## Do this
Select, from the data, each line where "that" occurs.

------

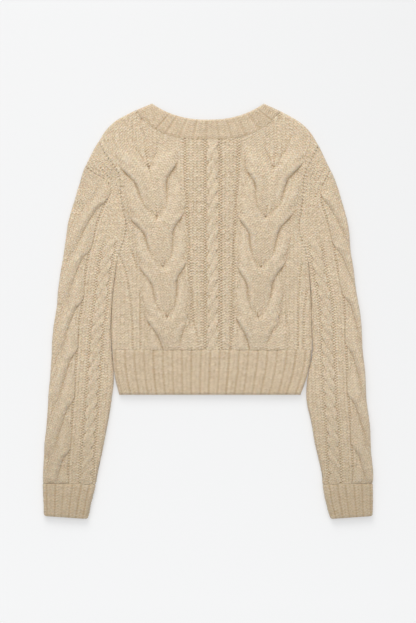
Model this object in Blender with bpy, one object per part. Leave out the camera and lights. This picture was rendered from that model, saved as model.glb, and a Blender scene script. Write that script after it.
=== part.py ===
"""A cropped cable-knit cardigan, laid flat on its fronts with its back up.

X runs from the left to the right of the back, Y from the cuffs to the neck, and Z up from the
surface that the garment lies on. Sizes are in millimetres until a mesh is made.
"""

import bpy
import numpy as np

MM = 0.001
# The middle of the garment's outline, which becomes the origin.
OUTLINE_MIDDLE = (-0.4, 1.0)

# Layers, counted up from the surface. The fronts lie below and the back lies on them.
WALL = 5.0
LAYER_GAP = 0.3
SEAM_GAP = 0.3
FRONT_TOP = WALL
BACK_BOTTOM = FRONT_TOP + LAYER_GAP
BACK_TOP = BACK_BOTTOM + WALL
EDGE_LIP = 1.2
FOLD_ROUND = 7.0
# Where the two rows of points nearest a rounded edge lie, in shares of the row after them.
NEAR_EDGE = (0.12, 0.45)
TUBE_EDGE = 4.4
# How far the underside is drawn in at a free edge, and at what height.
TUBE_INSETS = ((0.0, TUBE_EDGE), (1.4, 1.4), (3.2, 0.0))
FRONT_INSETS = ((0.0, 2.6), (1.8, 0.0))
TUBE_WALL = 5.0
TUBE_SLIT = (4.9, 5.5)
# How far the block that cuts a hollow reaches out past the tube's end
SLIT_OVERRUN = 12.0

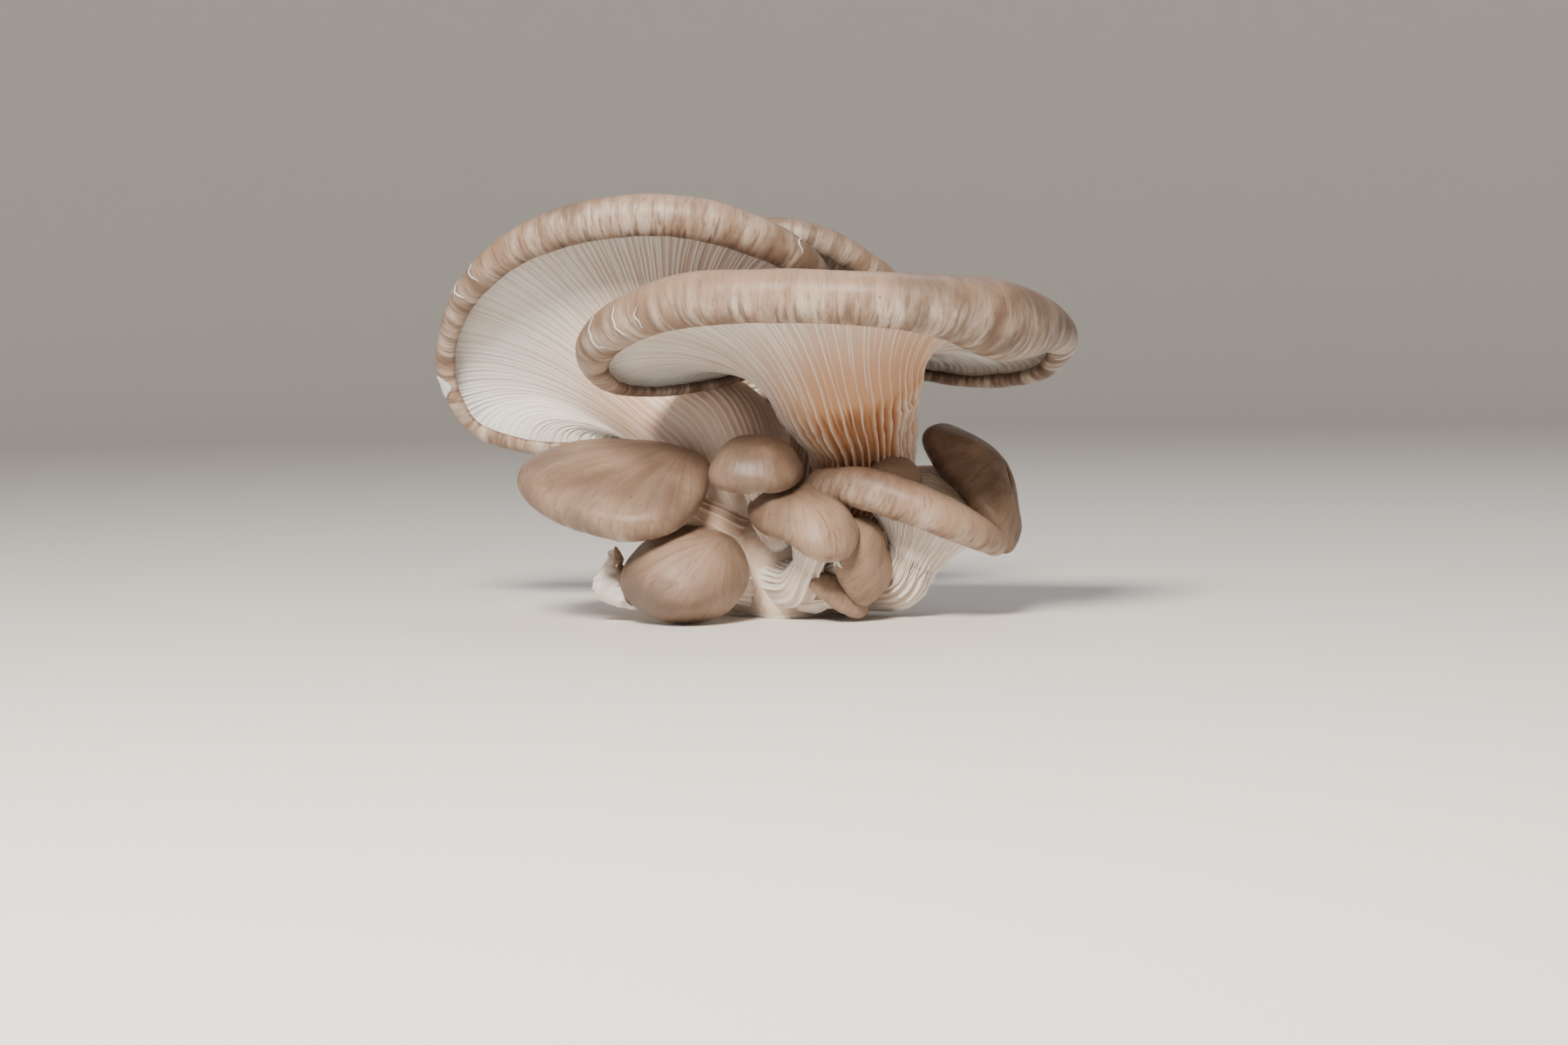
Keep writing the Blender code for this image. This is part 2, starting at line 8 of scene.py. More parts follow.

------

## Solution
Model this object in Blender with bpy, one object per part. Leave out the camera and lights. This picture was rendered from that model, saved as model.glb, and a Blender scene script. Write that script after it.
surface that the garment lies on. Sizes are in millimetres until a mesh is made.
# How far the block that cuts a hollow reaches out past the tube's end